Il festival delle Colline Torinesi ospita la terza tappa della trilogia sull’Europa del regista svizzero, oggi più attuale che mai
Come una lezione di storia mediterranea recente, Empire di Milo Rau dovrebbe diventare obbligatorio per ogni parlamentare che la mattina va a servire non una, ma le centomila patrie racchiuse nello spirito di ogni europeo, anche se spesso non ne serve nessuna.
Il festival delle Colline Torinesi ha ospitato la terza tappa di una trilogia sull’Europa che il regista svizzero ha inaugurato nel 2014 al Kunstenfestivaldesarts di Bruxelles con The Civil Wars, proseguendo nel 2015 con The Dark Ages fino a questa struggente testimonianza a quattro voci presentata nel 2016.
Come in altri suoi spettacoli, anche in Empire Milo Rau costruisce la drammaturgia a partire dalla biografia dei suoi attori. Da una parte il greco Akillas Karazissis, con il personaggio di Agamennone tra le dita, e la rumena Maia Morgenstern, attrice di Angelopoulos oltre che Maria nella Passione secondo Mel Gibson, attori di esperienza seduti in un misero cucinino insieme ad altri due attori più giovani, entrambi siriani, fuggiti da guerre e atrocità del presente: Rami Khalaf, arrivato in Francia con documenti falsi dopo aver partecipato alle manifestazioni contro il regime di Assad, e il curdo Ramo Ali, rinchiuso per mesi in una cella di un metro quadro.

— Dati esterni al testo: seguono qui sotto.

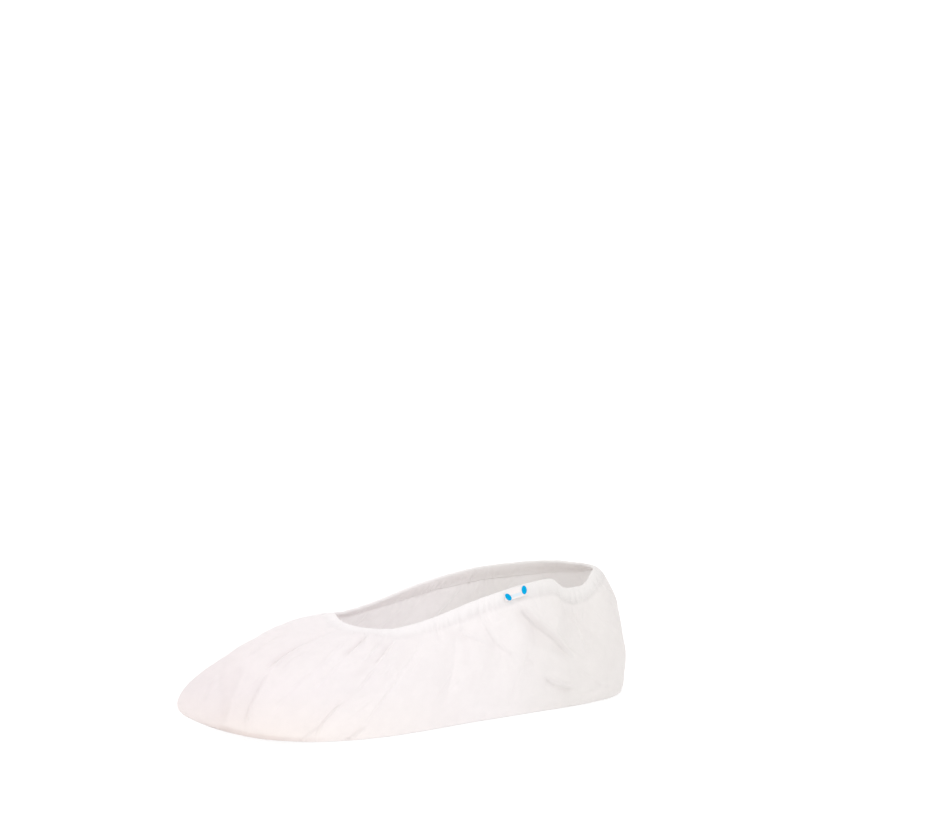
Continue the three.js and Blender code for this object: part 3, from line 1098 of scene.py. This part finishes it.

Un confronto geografico al di là e al di qua dello stesso mare, mediato da una telecamera a cui gli attori si rivolgono per raccontarsi, testimoni di vite e destini come tanti, trascinati con indifferenza lontani da patria, parenti e amici. Un confronto anche generazionale, con i volti ingranditi in diretta sullo schermo senza concedersi neanche un attimo di vittimismo, retorica o enfasi. Ceaușescu e i colonnelli, il razzismo e l’antisemitismo, un fratello scomparso durante le proteste, ritrovato tra le immagini di un sito che raccoglie i corpi deformati dalle torture della polizia siriana.
E poi ancora gli attentati devastanti, le fughe anonime attraverso la notte più buia della ragione, dove si è soli di fronte all’odio e alla violenza insensata che affolla senza tregua le cronache del nostro tempo.

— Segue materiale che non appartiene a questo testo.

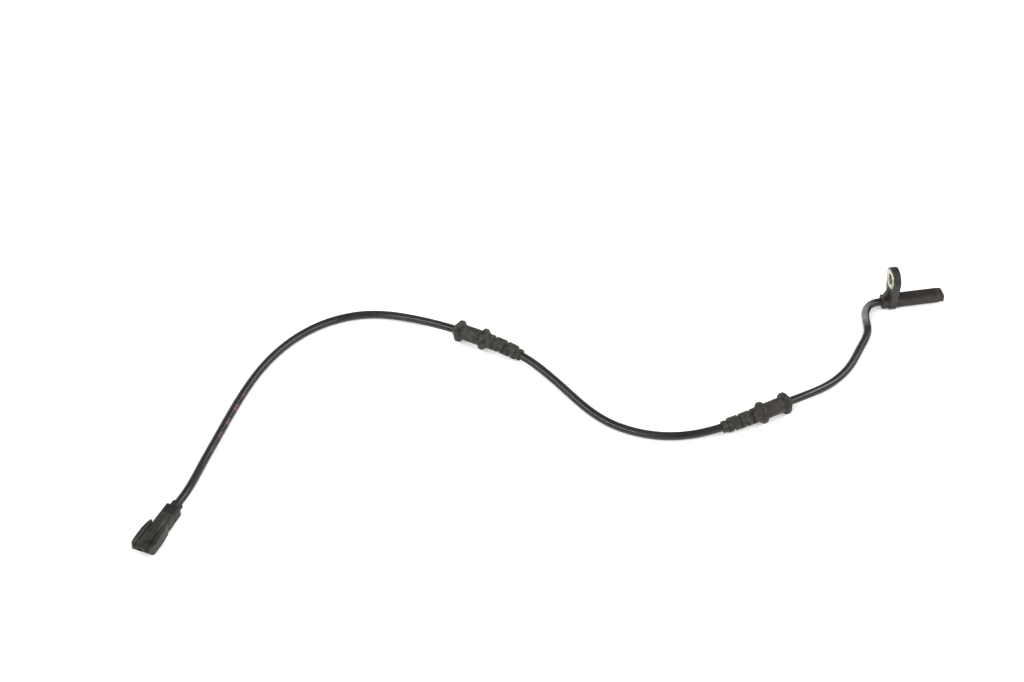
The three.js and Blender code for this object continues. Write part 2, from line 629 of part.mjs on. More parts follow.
// Grommet: two discs that clip into a slotted bracket, and a slotted boot that lets the cable flex.
// Its x starts at the tail disc and runs to the end of the boot.
function grommet(tailFromHead, facing) {
  const laid = (geometry) => solid(laidOnCable(geometry, tailFromHead, facing));
  const bootRoot = GROMMET_DISC_SPACING + GROMMET_CONE_LENGTH;
  const bootEnd = GROMMET_DISC_SPACING + BOOT_LENGTH;
  const firstSlot = GROMMET_DISC_SPACING + BOOT_FIRST_SLOT;
  const slots = Array.from({ length: BOOT_SLOTS }, (_, i) => firstSlot + i * BOOT_SLOT_PITCH);
  const collarEnd = slots.at(-1);
  const collarRadius = (x) => THREE.MathUtils.mapLinear(
    x, bootRoot, collarEnd, BOOT_ROOT_DIAMETER / 2, BOOT_END_DIAMETER / 2,
  );
  const collars = slots
    .flatMap((slot) => [slot - BOOT_SLOT_WIDTH / 2, slot + BOOT_SLOT_WIDTH / 2])
    .filter((x) => x < collarEnd)
    .map((x) => [x, collarRadius(x)]);
  const tail = discProfile(GROMMET_TAIL_DIAMETER).reverse();
  const head = discProfile(BOOT_ROOT_DIAMETER).map(([x, radius]) => [GROMMET_DISC_SPACING - x, radius]);
  const tip = BOOT_TIP_DIAMETER / 2;
  const body = laid(turnedX([
    ...tail, ...head, ...collars, [collarEnd, collarRadius(collarEnd)],
    [collarEnd, tip], [bootEnd - GROMMET_ROUNDING, tip], [bootEnd, tip - GROMMET_ROUNDING],
  ], GROMMET_SIDES));
  const bore = Array.from({ length: BORE_STEPS + 1 }, (_, i) => [
    THREE.MathUtils.mapLinear(i, 0, BORE_STEPS, -GROMMET_CONE_LENGTH - 1, bootEnd + 1), CABLE_HOLE / 2,
  ]);
  const cutSlot = (left, slot, i) => {
    const wide = BOOT_ROOT_DIAMETER;
    const ring = laid(rod(wide + 2, slot - BOOT_SLOT_WIDTH / 2, slot + BOOT_SLOT_WIDTH / 2, GROMMET_SIDES))
      .subtract(laid(rod(BOOT_CORE_DIAMETER, slot - BOOT_SLOT_WIDTH, slot + BOOT_SLOT_WIDTH, GROMMET_SIDES)));
    const uncut = i % 2 ? [BOOT_OVERCUT, wide] : [-wide, -BOOT_OVERCUT];
    const bridge = laid(block(around(slot, 2 * BOOT_SLOT_WIDTH), around(0, 2 * wide), uncut));
    return left.subtract(ring.subtract(bridge));
  };
  return slots.reduce(cutSlot, body).subtract(laid(turnedX(bore, GROMMET_SIDES)));
}

function plugRearCover() {
  const cavity = roundedRect(SEAL_POCKET_WIDTH, SEAL_POCKET_HEIGHT, NOSE_CORNER);
  return solid(rod(NECK_DIAMETER, 0, NECK_LENGTH + 1))
    .add(alongX(roundedRect(COVER_WIDTH, COVER_HEIGHT, PLUG_CORNER), NECK_LENGTH, COVER_FRONT_X, EDGE_BEVEL))
    .subtract(solid(rod(CABLE_HOLE, -1, PLUG_CABLE_GRIP + SEAT_GAP)))
    .subtract(alongX(cavity, PLUG_CABLE_GRIP + SEAT_GAP / 2, COVER_FRONT_X + 1));
}

// One side guard seen from above: straight against the shroud, bowed outside
function guardOutline(side) {
  const inner = side * (SHROUD_WIDTH / 2 - GUARD_THICKNESS);
  const outer = side * (SHROUD_WIDTH / 2);
  const [rear, front] = [SHROUD_REAR_X, RIM_X - GUARD_SETBACK];
  const swell = rear + GUARD_SWELL_AT;
  const shape = new THREE.Shape();
  shape.moveTo(rear, inner);
  shape.lineTo(rear, outer);
  shape.quadraticCurveTo((rear + swell) / 2, outer + side * GUARD_BOW, swell, outer + side * GUARD_BOW);
  shape.lineTo(front - GUARD_TAPER, outer + side * GUARD_BOW);
  shape.quadraticCurveTo(front, outer + side * GUARD_BOW, front, outer);
  shape.lineTo(front, inner);
  return shape;
}

// The latch seen from above: an arm rooted at the shoulder, with a wider pad to press at the front
function latchOutline() {
  const [arm, pad] = [LATCH_WIDTH / 2, LATCH_PAD_WIDTH / 2];
  const padFrom = RIM_X - LATCH_PAD_LENGTH;
  const root = SHROUD_REAR_X - SHROUD_FLOOR;
  return outline([
    [root, -arm], [padFrom - (pad - arm), -arm], [padFrom, -pad], [RIM_X - SEAT_GAP, -pad],
    [RIM_X - SEAT_GAP, pad], [padFrom, pad], [padFrom - (pad - arm), arm], [root, arm],
  ]);
}

const UPRIGHT = new THREE.Matrix4();

function plugHousing() {
  const shroudTop = SHROUD_HEIGHT / 2;
  const guardTop = shroudTop + GUARD_RISE;
  const latchFrom = shroudTop + LATCH_GAP;
  const mouth = roundedRect(
    SHROUD_WIDTH - 2 * SHROUD_WALL, SHROUD_HEIGHT - 2 * SHROUD_WALL, SHROUD_CORNER - SHROUD_WALL,
  );
  const shell = joined([
    alongX(roundedRect(BODY_WIDTH, BODY_HEIGHT, PLUG_CORNER), BODY_REAR_X, SHROUD_REAR_X + 1),
    alongX(roundedRect(SHROUD_WIDTH, SHROUD_HEIGHT, SHROUD_CORNER), SHROUD_REAR_X, RIM_X, EDGE_BEVEL),
    ...[-1, 1].map((side) => solid(pulled(
      guardOutline(side), -GUARD_DROP, guardTop, UPRIGHT, GUARD_BEVEL, BOW_SIDES,
    ))),
  ]);
  const channelFrom = SEAL_POCKET_FRONT_X - 1;
  const channels = [-1, 1].map((side) => solid(block(
    [channelFrom, NOSE_FRONT_X + 1],
    around((side * WAY_PITCH) / 2, 2 * CHANNEL_HALF),
    around(0, 2 * CHANNEL_HALF),
  )));
  const tabSeat = (side) => solid(block(
    [NOSE_FRONT_X - LOCK_TAB_LENGTH, NOSE_FRONT_X + 1],
    around(0, LOCK_TAB_WIDTH + 2 * SEAT_GAP),
    around(side * (NOSE_HEIGHT / 2), 2 * (LOCK_TAB_THICKNESS + SEAT_GAP)),
  ));
  const nose = alongX(roundedRect(NOSE_WIDTH, NOSE_HEIGHT, NOSE_CORNER), SHROUD_REAR_X, NOSE_FRONT_X);
  const latch = solid(pulled(latchOutline(), latchFrom, latchFrom + LATCH_THICKNESS, UPRIGHT));
  const root = solid(block(
    [SHROUD_REAR_X - SHROUD_FLOOR, SHROUD_REAR_X + SHROUD_FLOOR],
    around(0, LATCH_WIDTH),
    [BODY_HEIGHT / 2 - 1, latchFrom + LATCH_THICKNESS],
  ));
  const slant = fromSide(
    outline([
      [RIM_X, shroudTop], [RIM_X - RIM_SLANT, -shroudTop], [RIM_X - RIM_SLANT, -SHROUD_HEIGHT],
      [RIM_X + 1, -SHROUD_HEIGHT], [RIM_X + 1, shroudTop],
    ]),
    2 * SHROUD_WIDTH,
  );
  const scallop = new THREE.CylinderGeometry(SCALLOP_RADIUS, SCALLOP_RADIUS, 2 * guardTop, ROUND_SIDES);
  scallop.rotateX(Math.PI / 2);
  scallop.translate(RIM_X + SCALLOP_RADIUS - SCALLOP_DEPTH, 0, NOSE_HEIGHT / 2 + SEAT_GAP + guardTop);
  return shell
    .subtract(alongX(mouth, SHROUD_REAR_X + SHROUD_FLOOR, RIM_X + 1))
    .add(nose)
    .add(latch)
    .add(root)
    .subtract(solid(scallop))
    .subtract(slant)
    .subtract(joined(channels))
    .subtract(joined([tabSeat(-1), tabSeat(1)]))
    .subtract(alongX(
      roundedRect(SEAL_POCKET_WIDTH, SEAL_POCKET_HEIGHT, NOSE_CORNER), BODY_REAR_X - 1, SEAL_POCKET_FRONT_X,
    ));
}

// Cap over the nose that keeps the terminals from backing out
function plugTerminalLock() {
  const rear = LOCK_FRONT_X - LOCK_THICKNESS;
  const plate = alongX(roundedRect(NOSE_WIDTH, NOSE_HEIGHT, NOSE_CORNER), rear, LOCK_FRONT_X);
  const tabs = [-1, 1].map((side) => solid(block(
    [NOSE_FRONT_X - LOCK_TAB_LENGTH + SEAT_GAP, rear + LOCK_THICKNESS / 2],
    around(0, LOCK_TAB_WIDTH),
    around(side * (NOSE_HEIGHT / 2 - LOCK_TAB_THICKNESS / 2), LOCK_TAB_THICKNESS),
  )));
  const holes = [-1, 1].map((side) => solid(block(
    [rear - 1, LOCK_FRONT_X + 1], around((side * WAY_PITCH) / 2, LOCK_HOLE), around(0, LOCK_HOLE),
  )));
  return joined([plate, ...tabs]).subtract(joined(holes));
}

// Receptacle of one way: crimp, strip and a square socket for the blade
function plugTerminal(y) {
  const half = CRIMP_HALF_WIDTH;
  const socketFrom = SOCKET_FRONT_X - SOCKET_LENGTH;
  const strip = block(
    [PLUG_CRIMP_X + 1, socketFrom + 1], around(y, STRIP_WIDTH), [-half, -half + CRIMP_STOCK],
  );
  const socket = solid(block([socketFrom, SOCKET_FRONT_X], around(y, 2 * half), around(0, 2 * half)))
    .subtract(solid(block(
      [socketFrom - 1, SOCKET_FRONT_X + 1],
      around(y, 2 * (half - CRIMP_STOCK)),
      around(0, 2 * (half - CRIMP_STOCK)),
    )));
  return joined([crimp(PLUG_CRIMP_X, y), solid(strip), socket]);
}

function plugWireSeal() {
  const [from, to] = [BODY_REAR_X + SEAT_GAP, SEAL_POCKET_FRONT_X - SEAT_GAP];
  const [width, height] = [SEAL_POCKET_WIDTH - 2 * SEAT_GAP, SEAL_POCKET_HEIGHT - 2 * SEAT_GAP];
  const lip = (to - from) / 5;
  const slice = (i, inset) => alongX(
    roundedRect(width - 2 * inset, height - 2 * inset, NOSE_CORNER), from + i * lip, from + (i + 1) * lip,
  );
  const trunk = alongX(
    roundedRect(width - 2 * WIRE_SEAL_LIP, height - 2 * WIRE_SEAL_LIP, NOSE_CORNER), from, to,
  );
  const holes = [-1, 1].map((side) => solid(
    rod(CORE_DIAMETER + 2 * SEAT_GAP, from - 1, to + 1, SMALL_SIDES).translate(0, (side * WAY_PITCH) / 2, 0),
  ));
  return joined([trunk, ...[0, 2, 4].map((i) => slice(i, 0))]).subtract(joined(holes));
}

// Ring that seals the mated plug, round the foot of the nose
function plugFrontSeal() {
  const from = SHROUD_REAR_X + SHROUD_FLOOR + SEAT_GAP;
  const room = 2 * SEAT_GAP;
  const outer = roundedRect(
    SHROUD_WIDTH - 2 * SHROUD_WALL - room,
    SHROUD_HEIGHT - 2 * SHROUD_WALL - room,
    SHROUD_CORNER - SHROUD_WALL,
  );
  const inner = roundedRect(NOSE_WIDTH + room, NOSE_HEIGHT + room, NOSE_CORNER + SEAT_GAP);
  return alongX(outer, from, from + FRONT_SEAL_LENGTH)
    .subtract(alongX(inner, from - 1, from + FRONT_SEAL_LENGTH + 1));
}

function node(name, body, material) {
  const mesh = new THREE.Mesh(surfaceOf(body), material);
  mesh.name = name;
  return mesh;
}

const sensor = new THREE.Group();
const head = new THREE.Group();
const plug = new THREE.Group();
head.position.z = HEAD_AXIS_HEIGHT;
plug.position.set(...PLUG_ENTRY, PLUG_AXIS_HEIGHT);
plug.rotation.z = PLUG_HEADING;
sensor.add(head, plug);

head.add(
  node('head_housing', headHousing(), HEAD_PLASTIC),
  node('ear_bush', earBush(), BUSH_STEEL),
  node('element_carrier', elementCarrier(), CARRIER_PLASTIC),
  node('sensing_element', sensingElement(), ELEMENT_RESIN),
  node('bias_magnet', biasMagnet(), MAGNET_FERRITE),
);
plug.add(
  node('plug_rear_cover', plugRearCover(), COVER_PLASTIC),
  node('plug_housing', plugHousing(), PLUG_PLASTIC),
  node('plug_terminal_lock', plugTerminalLock(), CARRIER_PLASTIC),
  node('plug_wire_seal', plugWireSeal(), SEAL_SILICONE),
  node('plug_front_seal', plugFrontSeal(), SEAL_SILICONE),
);
['a', 'b'].forEach((way, i) => {
  const y = (i - 0.5) * WAY_PITCH;
  const plugCoreX = PLUG_CABLE_GRIP + SEAT_GAP;
  head.add(
    node(`head_terminal_${way}`, headTerminal(y), TERMINAL_BRASS),
    node(`head_core_${way}`, core(HEAD_CORE_X, HEAD_CORE_LENGTH, y), CORE_INSULATION[i]),
  );
  plug.add(
    node(`plug_terminal_${way}`, plugTerminal(y), TERMINAL_BRASS),
    node(`plug_core_${way}`, core(plugCoreX, PLUG_CRIMP_X - SEAT_GAP - plugCoreX, y), CORE_INSULATION[i]),
  );
});
sensor.add(
  node('cable', cable(), CABLE_JACKET),
  node('grommet_near_head', grommet(FIRST_GROMMET_AT, 1), GROMMET_RUBBER),
  node('grommet_near_plug', grommet(SECOND_GROMMET_AT, -1), GROMMET_RUBBER),
);
sensor.updateMatrixWorld(true);

export default sensor;
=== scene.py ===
"""Looks of an ABS wheel speed sensor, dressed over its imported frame.

A moulded head with a bar-shaped probe and a bolt ear, a 5 mm lead with two clip-in rubber grommets, and a
sealed two-way plug lie on a white sheet. New pieces are surfaces worked out with numpy in millimetres, in
the row frame, and are put into their meshes in metres.
"""

from __future__ import annotations

import logging
from dataclasses import dataclass, field
from enum import Enum

import bpy
import numpy as np
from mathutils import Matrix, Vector


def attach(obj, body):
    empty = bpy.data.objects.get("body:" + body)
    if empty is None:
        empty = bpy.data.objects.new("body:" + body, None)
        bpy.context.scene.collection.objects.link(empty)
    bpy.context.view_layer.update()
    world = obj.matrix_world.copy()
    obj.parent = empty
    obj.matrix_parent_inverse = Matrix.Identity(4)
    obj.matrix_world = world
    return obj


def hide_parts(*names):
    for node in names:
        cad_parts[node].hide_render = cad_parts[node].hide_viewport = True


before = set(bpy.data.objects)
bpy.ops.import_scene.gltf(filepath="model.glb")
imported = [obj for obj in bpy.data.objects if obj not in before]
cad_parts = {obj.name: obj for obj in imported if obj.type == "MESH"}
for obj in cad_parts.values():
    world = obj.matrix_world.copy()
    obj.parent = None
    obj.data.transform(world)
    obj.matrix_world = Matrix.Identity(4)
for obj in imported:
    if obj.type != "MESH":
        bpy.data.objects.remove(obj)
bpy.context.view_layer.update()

MM = 0.001
ROOT = "root"
Array = np.ndarray
Span = tuple[float, float]
Tree = bpy.types.NodeTree
Socket = bpy.types.NodeSocket
Piece = bpy.types.Object
log = logging.getLogger("speed_sensor")


class Facing(Enum):
    """Which way a grommet's boot points along the lead, measured from the head."""

    TO_PLUG = 1
    TO_HEAD = -1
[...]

Milo Rau, con la discreta testimonianza dei suoi attori, ci trascina nel crogiolo di culture, lingue e religioni dei popoli del Mediterraneo come un nuovo Canetti, senza sconti ma anche senza ricatti morali: solo uno spietato e radicale neorealismo per indagare come una crisi, politica o economica che sia, possa entrare nella biografia delle persone e cambiarle per sempre, marchiando il loro spirito come solo la sfrontatezza del dolore può fare.
È sorprendente che per entrare nelle vite degli altri a volte basti una fotografia da bambini, o un messaggio vocale lasciato da un padre anziano, portali di accesso per un’intimità nascosta, senz’altro diversa dalla nostra, ma che lascia spazio a un universale riconoscibile.
Certo i lutti e le sofferenze altrui non potranno mai alleggerire l’angoscia della perdita, la paura della morte, nostra o dei nostri cari: non esiste catarsi, dentro o fuori da un teatro, che possa smussare questi abissi.
Eppure, misteriosamente, non c’è pessimismo in Empire, né rassegnazione: magari la morte non si sconfigge, ma certo si può affrontare. In questo senso Empire potrebbe essere una delle rappresentazioni più lucide di oggi del coraggio della verità.
Una verità non solo psicologica o storica, ma anche artistica, quando Akillas Karazissis ragiona sul ruolo dell’attore, che non diventa un personaggio ma recita accanto ad esso, con le virgolette delle battute che si devono sentire (riecco Strehler).
Così le tracce si moltiplicano: il possente ritorno a casa di Agamennone nell’Orestea, la statua di Lenin che naviga sul Danubio nello Sguardo di Ulisse, la musica malinconica di Eleni Karaindrou fatta di lontananze irraggiungibili, finché un improvviso senso di serenità, di armonia, persino di fratellanza invade corpo e anima dello spettatore nel momento in cui il racconto si interrompe, come se la mancanza d’amore descritta si trasformasse improvvisamente nella sua più urgente possibilità.